What Would Frost Do?

It is with much sorrow that I have to accept my denial to study at Oxford this summer. The news came by post and fell into my hands like the scorching letter 'A'. My initial reaction was one of embarrassment, as I had configured a fantastical tour of London and the Abbey's with my closest friends and family. I still have not informed them of this defeat. My hope is they will forgive my premature planning and move on as if Oxford was never an option. The next stage was one of introspective reasoning. Where has my desire to write among pioneers of such a luxurious language led me? Am I to be relinquished among the doubts and insecurities, which plague English teachers, for the rest of my career? The apricot trees in Santa Fe mesmerized my imagination and I have been longing for the Tudor ceiling beams in desperate hopes of rekindling my love affair with words. The question that I am struggling with is the very same question I asked my sister only a couple of weeks ago: "What defines you?" I have to swallow my own response and say that this decision cannot define me. The things which define me are around me on a daily basis, and a passport will not add to that definition. I will be spending my summer in Vermont, at the flagship campus on which Robert Frost professed his admiration for the students. The golden buildings that rise out of the sparkling snow in February will be my home. Though I have yet to see them among the spouting grass in summer, I cannot think my father was wrong when he detoured our drive to Burlington to let me know what future could be awaiting me. Tudors will have to wait, for now, as I begin this new affair with the history of Bread Loaf among the whispers of Seamus Heany and the camaraderie of Frost enthusiasts. Each semester I begin my classes with a reading of "The Road Not Taken"; this poem has sentimental meaning to many readers, yet mine comes from my own father's recitation of it during my bleakest moment. "Honor" is not what I feel as I accept my post among the brilliant landscape in Vermont, which is only accessible from the back roads. I am humbled and ecstatic, with the knowledge that my father would never steer me in the wrong direction.

Tuesday, November 13, 2007

Amtrak Romance

I am in need of a good romance, and here is the best one I wrote. I am hungry for travel, can you tell?

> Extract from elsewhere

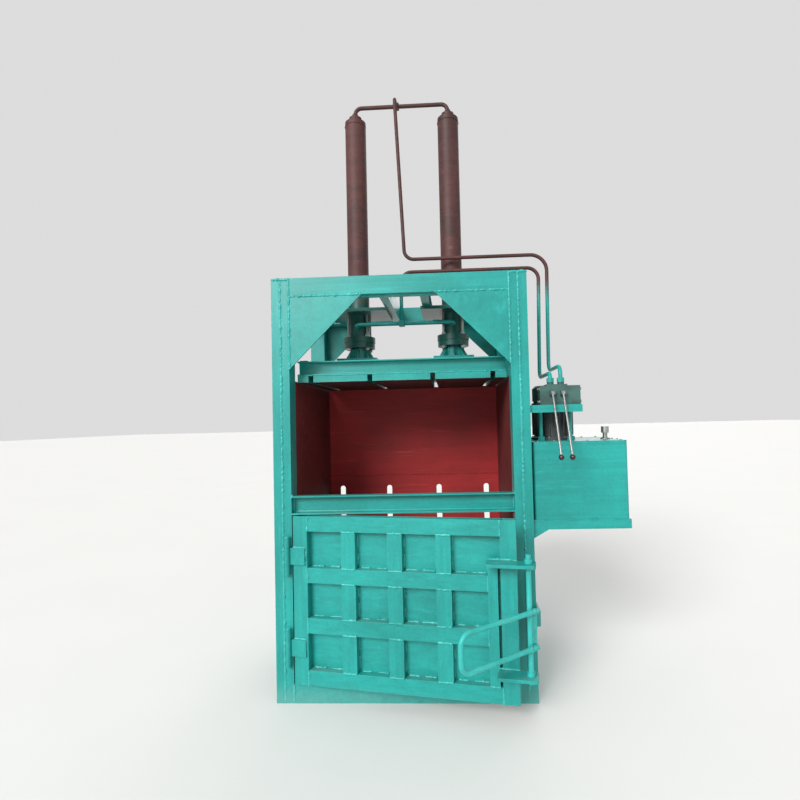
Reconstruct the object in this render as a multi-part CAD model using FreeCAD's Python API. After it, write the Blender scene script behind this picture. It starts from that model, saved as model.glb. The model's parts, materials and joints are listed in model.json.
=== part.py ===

Finally, you have shown your majesty! I have been waiting for you since last night, as I tried to appease my longing by playing childish games with the Prairies. My only solace was knowing that you had no choice but to come; it was only a question of daylight, as I prayed you would not be shrouded by the darkness that can be so cruel and unforgiving to your countenance.
I am shocked by the smoothness of your face up-close. Ha! And you have fooled us all! Hardly a blemish, though you must be guarding your past within the lines that run deep within your surface.
The snow is trying, desperately at times, to cover your amber rocks and prickly vegetation. But you know, it is too early just yet to allow these to slumber.
There’s a tiny, frozen pond, guarded by Spruce, that has sealed its surface with ice from the migrating birds for the season. Unlike the soil, it cannot wait any longer to sleep.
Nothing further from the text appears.